Last week I started a series of posts on the top recruits in the state of Michigan for the class of 2017 (LINK). These posts are coming a little bit later than I usually like to do them, but that’s okay. After the top ten to fifteen prospects, you’ll probably come across some brand new names, maybe from your hometown or your rival school. I’m presenting these posts in groups of five. The top five were:
1. Donovan Peoples-Jones
2. Ambry Thomas
3. Antjuan Simmons
4. Ja’Raymond Hall
5. Joshua Ross
6. K.J. Hamler – WR – Orchard Lake (MI) St. Mary’s
Weight: 155 lbs.
Notable offers: Michigan, Michigan State, Nebraska, Oregon, Penn State, Pitt, West Virginia, Wisconsin
247 Composite: 3-star, #47 WR, #326 overall, #10 in-state
Analysis: I discussed Hamler at length here. He recently got invited to The Opening. I think Hamler has to end up in the right spot for him to reach his potential, a place where he can work in a wide-open offense. Oregon and West Virginia would be good landing places, but not the more pro-style offenses like Michigan, MSU, Pitt, etc.
Hit the jump for #7-10.
7. Phillip Paea – DT – Berrien Springs (MI) Berrien Springs
Weight: 285 lbs.
Notable offers: Arizona, BYU, Miami, Michigan State, Nebraska, Notre Dame, Oregon, USC
247 Composite: 3-star, #34 DT, #469 overall, #13 in-state
Analysis: I went into depth on Paea when he committed to Michigan (LINK). I think he has more upside on offense than defense, so we’ll see how his career develops.

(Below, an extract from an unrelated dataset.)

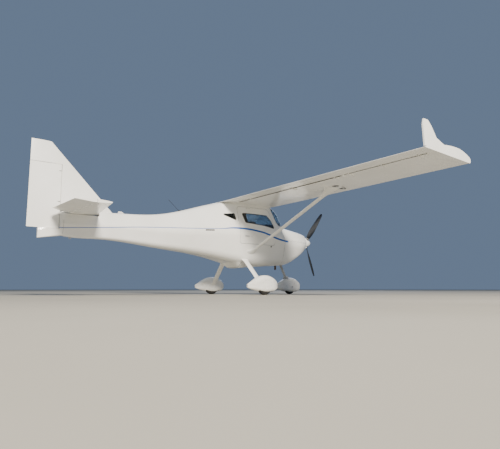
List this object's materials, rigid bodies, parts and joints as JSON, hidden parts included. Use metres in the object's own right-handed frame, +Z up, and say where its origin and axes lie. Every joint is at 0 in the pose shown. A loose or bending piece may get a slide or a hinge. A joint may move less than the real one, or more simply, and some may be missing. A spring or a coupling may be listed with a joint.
{
  "type": "high-wing microlight aeroplane",
  "caption": "High-wing strut-braced two-seat composite aeroplane on nose-wheel gear, parked, with working doors, wheels, propeller and control surfaces.",
  "frame": {"origin": "centre of the overall box, on the ground under the wheels", "axes": "-Y towards the nose, +X to port along the wing, +Z up"},
  "size_m": [9.8, 6.634, 2.6],
  "materials": {
    "composite_white": "gloss",
    "cabin_glazing": "gloss",
    "propeller_dark": "gloss",
    "tyre_black": "matte",
    "rim_aluminium": "satin",
    "gear_steel": "satin",
    "exhaust_steel": "satin",
    "engine_iron": "matte",
    "firewall_metal": "satin",
    "panel_black": "matte",
    "seat_fabric": "matte"
  },
  "bodies": {
    "airframe": {"cabin_shell": "composite_white", "rear_fuselage": "composite_white", "tailcone": "composite_white", "fin": "composite_white", "tailplane": "composite_white", "centre_section": "composite_white", "cowl_upper": "composite_white", "cowl_lower": "composite_white", "belly_fairing": "composite_white", "wing_left": "composite_white", "wing_right": "composite_white", "wing_strut_left": "composite_white", "wing_strut_right": "composite_white", "main_leg_left": "composite_white", "main_leg_right": "composite_white", "main_spat_left": "composite_white", "main_spat_right": "composite_white", "windscreen": "cabin_glazing", "quarter_window_left": "cabin_glazing", "quarter_window_right": "cabin_glazing", "engine_mount": "gear_steel", "nose_leg": "gear_steel", "main_axle_left": "gear_steel", "main_axle_right": "gear_steel", "control_sticks": "gear_steel", "tie_down_tail": "gear_steel", "tie_down_left": "gear_steel", "tie_down_right": "gear_steel", "exhaust": "exhaust_steel", "engine_block": "engine_iron", "firewall": "firewall_metal", "instrument_panel": "panel_black", "cabin_floor": "panel_black", "antenna": "panel_black", "seats": "seat_fabric"},
    "propeller": {"propeller": "propeller_dark", "spinner": "composite_white"},
    "nose_steer": {"nose_fork": "gear_steel", "nose_axle": "gear_steel", "nose_spat": "composite_white"},
    "nose_wheel": {"nose_rim": "rim_aluminium", "nose_tyre": "tyre_black"},
    "main_wheel_left": {"main_rim_left": "rim_aluminium", "main_tyre_left": "tyre_black"},
    "main_wheel_right": {"main_rim_right": "rim_aluminium", "main_tyre_right": "tyre_black"},
    "door_left": {"door_left": "composite_white", "door_window_left": "cabin_glazing"},
    "door_right": {"door_right": "composite_white", "door_window_right": "cabin_glazing"},
    "flap_left": {"flap_left": "composite_white"},
    "flap_right": {"flap_right": "composite_white"},
    "aileron_left": {"aileron_left": "composite_white"},
    "aileron_right": {"aileron_right": "composite_white"},
    "elevator": {"elevator": "composite_white"},
    "rudder": {"rudder": "composite_white"}
  },
  "joints": [
    {"name": "propeller_spin", "type": "hinge", "parent": "airframe", "child": "propeller", "pos_m": [0, -3.127, 1.25], "axis": [0, 1, 0], "continuous": true},
    {"name": "main_wheel_left_spin", "type": "hinge", "parent": "airframe", "child": "main_wheel_left", "pos_m": [0.935, -0.967, 0.18], "axis": [1, 0, 0], "continuous": true},
    {"name": "main_wheel_right_spin", "type": "hinge", "parent": "airframe", "child": "main_wheel_right", "pos_m": [-0.935, -0.967, 0.18], "axis": [1, 0, 0], "continuous": true},
    {"name": "rudder_turn", "type": "hinge", "parent": "airframe", "child": "rudder", "pos_m": [0, 2.833, 1.25], "axis": [0, 0, 1], "range_deg": [-25, 25]},
    {"name": "nose_steer_turn", "type": "hinge", "parent": "airframe", "child": "nose_steer", "pos_m": [0, -2.567, 0.17], "axis": [0, 0.4856, 0.8742], "range_deg": [-20, 20]},
    {"name": "nose_wheel_spin", "type": "hinge", "parent": "nose_steer", "child": "nose_wheel", "pos_m": [0, -2.567, 0.17], "axis": [1, 0, 0], "continuous": true},
    {"name": "elevator_turn", "type": "hinge", "parent": "airframe", "child": "elevator", "pos_m": [0, 2.683, 1.43], "axis": [-1, 0, 0], "range_deg": [-28, 22]},
    {"name": "aileron_left_turn", "type": "hinge", "parent": "airframe", "child": "aileron_left", "pos_m": [4, -0.6029, 2.01347], "axis": [-0.9999, 0, -0.0157], "range_deg": [-18, 18]},
    {"name": "aileron_right_turn", "type": "hinge", "parent": "airframe", "child": "aileron_right", "pos_m": [-4, -0.6029, 2.01347], "axis": [-0.9999, 0, 0.0157], "range_deg": [-18, 18]},
    {"name": "flap_left_turn", "type": "hinge", "parent": "airframe", "child": "flap_left", "pos_m": [1.8, -0.6029, 1.97891], "axis": [-0.9999, 0, -0.0157], "range_deg": [0, 38]},
    {"name": "flap_right_turn", "type": "hinge", "parent": "airframe", "child": "flap_right", "pos_m": [-1.8, -0.6029, 1.97891], "axis": [-0.9999, 0, 0.0157], "range_deg": [0, 38]},
    {"name": "door_left_swing", "type": "hinge", "parent": "airframe", "child": "door_left", "pos_m": [0.475, -1.127, 1.844], "axis": [0, -1, 0], "range_deg": [0, 72]},
    {"name": "door_right_swing", "type": "hinge", "parent": "airframe", "child": "door_right", "pos_m": [-0.475, -1.127, 1.844], "axis": [0, 1, 0], "range_deg": [0, 72]}
  ],
  "couplings": [
    {"joint": "nose_steer_turn", "follows": "rudder_turn", "ratio": -0.8},
    {"joint": "aileron_right_turn", "follows": "aileron_left_turn", "ratio": -1},
    {"joint": "flap_right_turn", "follows": "flap_left_turn", "ratio": 1}
  ]
}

8. Hunter Rison – WR – Ann Arbor (MI) Skyline
Weight: 185 lbs.
Notable offers: Alabama, Arkansas, Auburn, Miami, Michigan State, Nebraska, Ohio State, Oklahoma, Oregon, Penn State, Texas A&M, UCLA
Commitment: Michigan State
247 Composite: 4-star, #43 WR, #300 overall, #9 in-state
Analysis: Rison, who is the son of former Michigan State and NFL receiver Andre Rison, doesn’t leap off the screen as a football player. He lists a 4.71 forty, and he’s 6’0″, 185 lbs. Even against average competition in southeast Michigan, he doesn’t get great separation. However, his concentration level in traffic is impeccable. He makes a lot of tough catches with bodies all around him, and he’s not easy to take down after the catch. I don’t think he’ll be a star at the next level, but he has solid coaching (his father is an assistant at Skyline) and should make a nice possession receiver for the Spartans.
9. Jaylen Kelly-Powell – S – Detroit (MI) Cass Tech
Weight: 183 lbs.
Notable offers: Arkansas, Michigan, Michigan State, Nebraska, North Carolina, Notre Dame, Ohio State, Oklahoma, Oregon, Penn State, Stanford, Wisconsin
247 Composite: 4-star, #22 S, #243 overall, #5 in-state
Analysis: Some of the recruiting services have pegged Kelly-Powell a little bit higher, but I see him as a solid but boring safety at the next level. He has good speed (4.49 forty) and changes direction well, and he has decent size. The biggest thing that sets him apart from other guys is how quickly he can plant and change direction to support the run or break on short passes. He plays some corner for his high school team, but I don’t think he looks comfortable out there in space and I don’t know if he has the hips to play there. He’s a very solid player who uses good technique and should get on field wherever he ends up because of his consistency.
10. Corey Malone-Hatcher – DE – St. Joseph (MI) St. Joseph
Weight: 246 lbs.
Notable offers: Alabama, Iowa, Michigan, Michigan State, Nebraska, Notre Dame, Ohio State, Oklahoma, Penn State, Tennessee, UCLA, Wisconsin
247 Composite: 4-star, #17 WDE, #243 overall, #6 in-state
Analysis: Malone-Hatcher claims a 4.79 forty, a 425 lb. bench press, and a 600 lb. squat. He plays football like one would expect for someone with those measurements. That is to say, he’s a strongside end in a weakside end’s body. He has heavy hands (when he chooses to use them) and somewhat heavy feet, and he’s not a huge speed rush threat off the edge. He’s very strong, though, and does a good job of shedding blockers. St. Joseph plays him at tight end and middle linebacker at times, but he’s a middle linebacker like Brandon Graham was a middle linebacker. Malone-Hatcher needs to work on his technique from the defensive end position, improve his stance and pass rush moves, and become more consistent. He has a lot of potential, but he’ll benefit from being able to concentrate on just one position in college.